August 4, 2004
FOR IMMEDIATE RELEASE

Contact: Teresa Hendrix
(805) 756-7266

International Science Award Named in Honor of Cal Poly Professor

SAN LUIS OBISPO – An international science society has created an award
recognizing scientific efforts in the study of cells and has named it
after a Cal Poly professor.

Professor Paul K. Nakane of Cal Poly’s Environmental Biotechnology
Institute
will be the first recipient of the award named in his honor by
the International Federation of Societies for Histochemistry and
Cytochemistry.

Histochemistry and cytochemistry are branches of science that focus on
the study of the chemical composition and activities of tissues and
cells.

The group presented the award to Nakane at its international congress in
San Diego July 24. Along with a plaque and a certificate, the award
includes an expenses-paid trip to the society’s international congress,
held every four years.

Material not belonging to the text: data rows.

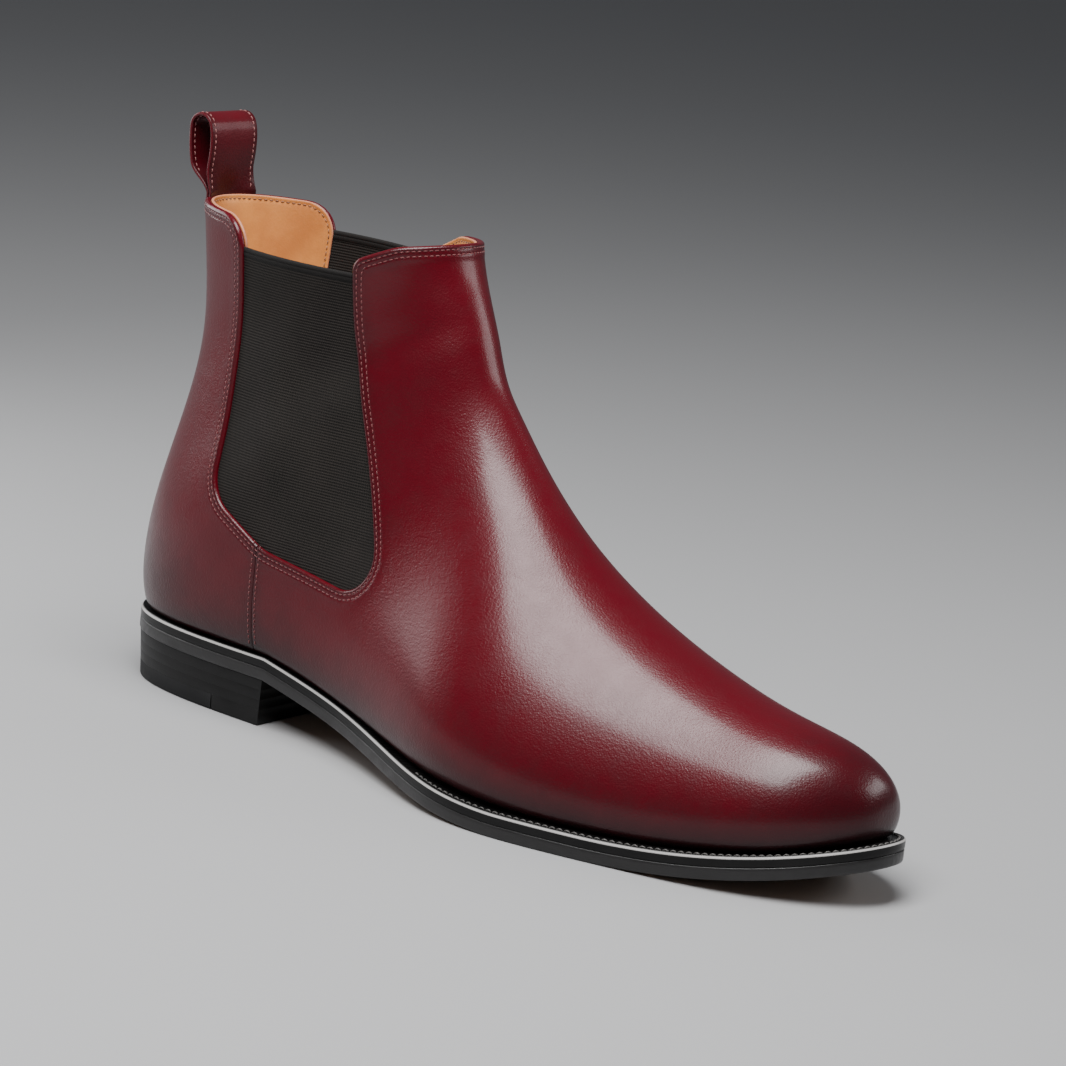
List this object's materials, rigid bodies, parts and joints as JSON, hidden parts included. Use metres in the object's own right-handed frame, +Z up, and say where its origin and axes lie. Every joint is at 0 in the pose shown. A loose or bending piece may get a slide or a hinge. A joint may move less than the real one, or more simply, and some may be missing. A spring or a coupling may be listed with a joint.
{
  "type": "chelsea boot",
  "caption": "Ankle boot with elastic side panels, a pull tab at the back that folds, a stitched welt, a curved sole and a stacked heel with a rubber tip.",
  "frame": {"origin": "on the ground, under the middle of the boot's length and width", "axes": "+X from heel to toe, +Y to the inner side of the foot, +Z up"},
  "size_m": [0.3316, 0.1038, 0.2081],
  "materials": {
    "burgundy_leather": "polished, burnished darker at the edges",
    "elastic": "ribbed woven elastic",
    "elastic_edge": "tight woven fold",
    "lining_leather": "smooth, undyed tan",
    "sock_leather": "smooth tan",
    "cotton_cloth": "plain weave",
    "stiffener": "pressed fibre",
    "sole_leather": "vegetable tanned, matt",
    "canvas": "woven",
    "cork": "granulated cork",
    "spring_steel": "rolled",
    "black_leather": "waxed edge",
    "thread": "waxed linen",
    "sole_edge_leather": "inked and waxed",
    "heel_leather": "inked and waxed",
    "heel_rubber": "moulded, satin",
    "brass": "bright"
  },
  "bodies": {
    "boot": {"vamp": "burgundy_leather", "quarter": "burgundy_leather", "pull_tab_tail": "burgundy_leather", "lateral_gore": "elastic", "medial_gore": "elastic", "lateral_gore_binding": "elastic_edge", "medial_gore_binding": "elastic_edge", "vamp_lining": "lining_leather", "quarter_lining": "lining_leather", "heel_sock": "sock_leather", "vamp_interlining": "cotton_cloth", "quarter_interlining": "cotton_cloth", "toe_puff": "stiffener", "heel_counter": "stiffener", "insole": "sole_leather", "insole_rib": "canvas", "cork_filler": "cork", "shank": "spring_steel", "heel_seat": "sole_leather", "welt": "black_leather", "welt_stitches": "thread", "heel_rand": "black_leather", "outsole": "sole_edge_leather", "heel_lift_upper": "heel_leather", "heel_lift_middle": "heel_leather", "heel_lift_lower": "heel_leather", "top_piece": "heel_leather", "rubber_tip": "heel_rubber", "heel_nails": "brass"},
    "tab": {"pull_tab": "burgundy_leather"}
  },
  "joints": [
    {"name": "pull_tab_fold", "type": "hinge", "parent": "boot", "child": "tab", "pos_m": [-0.15285, 0.00541, 0.18015], "axis": [0, 1, 0], "range_deg": [-70, 85], "stiffness_Nm_per_rad": 0.02}
  ]
}
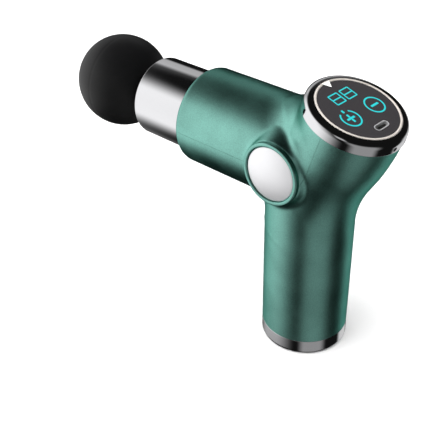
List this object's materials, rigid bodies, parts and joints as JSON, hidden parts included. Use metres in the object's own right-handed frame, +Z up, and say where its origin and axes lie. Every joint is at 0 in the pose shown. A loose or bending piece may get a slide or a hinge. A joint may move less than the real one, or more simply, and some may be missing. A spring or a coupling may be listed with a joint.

The award will go to professionals who show
outstanding scientific contributions and international leadership in
advancing the disciplines of histochemistry and cytochemistry.

The international group named the award in Nakane’s honor in recognition
of his scientific accomplishments and leadership in scientific societies
in the United States and Japan, as well as in the International
Federation of Societies for Histochemistry and Cytochemistry, according
to IFSHC President Ron Van Noorden.

“The prize recognizes the role you have played as a scientist and
leader, and we can think of no person more deserving of the award than
yourself,” Van Noorden told Nakane in announcing the award and its first
recipient.

Nakane, who has been with Cal Poly since 2003, said the award is a great
honor. “I’ve received many awards before, but to receive an award named
after me is different,” he said. “To know that the Paul Nakane prize
will be given to someone long after I am gone is a strange feeling.”

Nakane serves as a consultant to Cal Poly EBI Director and Professor
Emeritus Raul Cano, in addition to doing research projects at the
institute. This fall, he will begin a research project seeking to
develop a clinical medical test to identify specific antibiotics
effective against infectious bacteria and fungi within two hours after
receiving clinical specimens from infected patients.

If doctors are able to get test results more quickly and identify the
specific fungi and bacteria causing illness in patients, they will be
better able to prescribe targeted antibiotics rather than broad-spectrum
antibiotics, Nakane said.

Right now, when physicians wait for the results of throat cultures and
other bacterial tests, “The time required to obtain the information is
too long, and so patients are treated with broad-spectrum antibiotics
prior to test results,” explained Nakane, who also holds a doctorate in
medicine. That practice is resulting in the emergence of drug-resistant
strains of bacteria and fungi – something more rapid test results could
combat.

He said he became interested in cells and mutation during science
classes on genetics when he was a high school student in his native
Japan.

Before coming to Cal Poly, Nakane served as a professor of pathology at
the University of Colorado School of Medicine from 1976-1982, the
director of the Medical Research Institute at Tokai University in Japan
from 1982 to 1987, and from 1987 to 2003 was chair of the anatomy
department at Nagasaki University School of Medicine.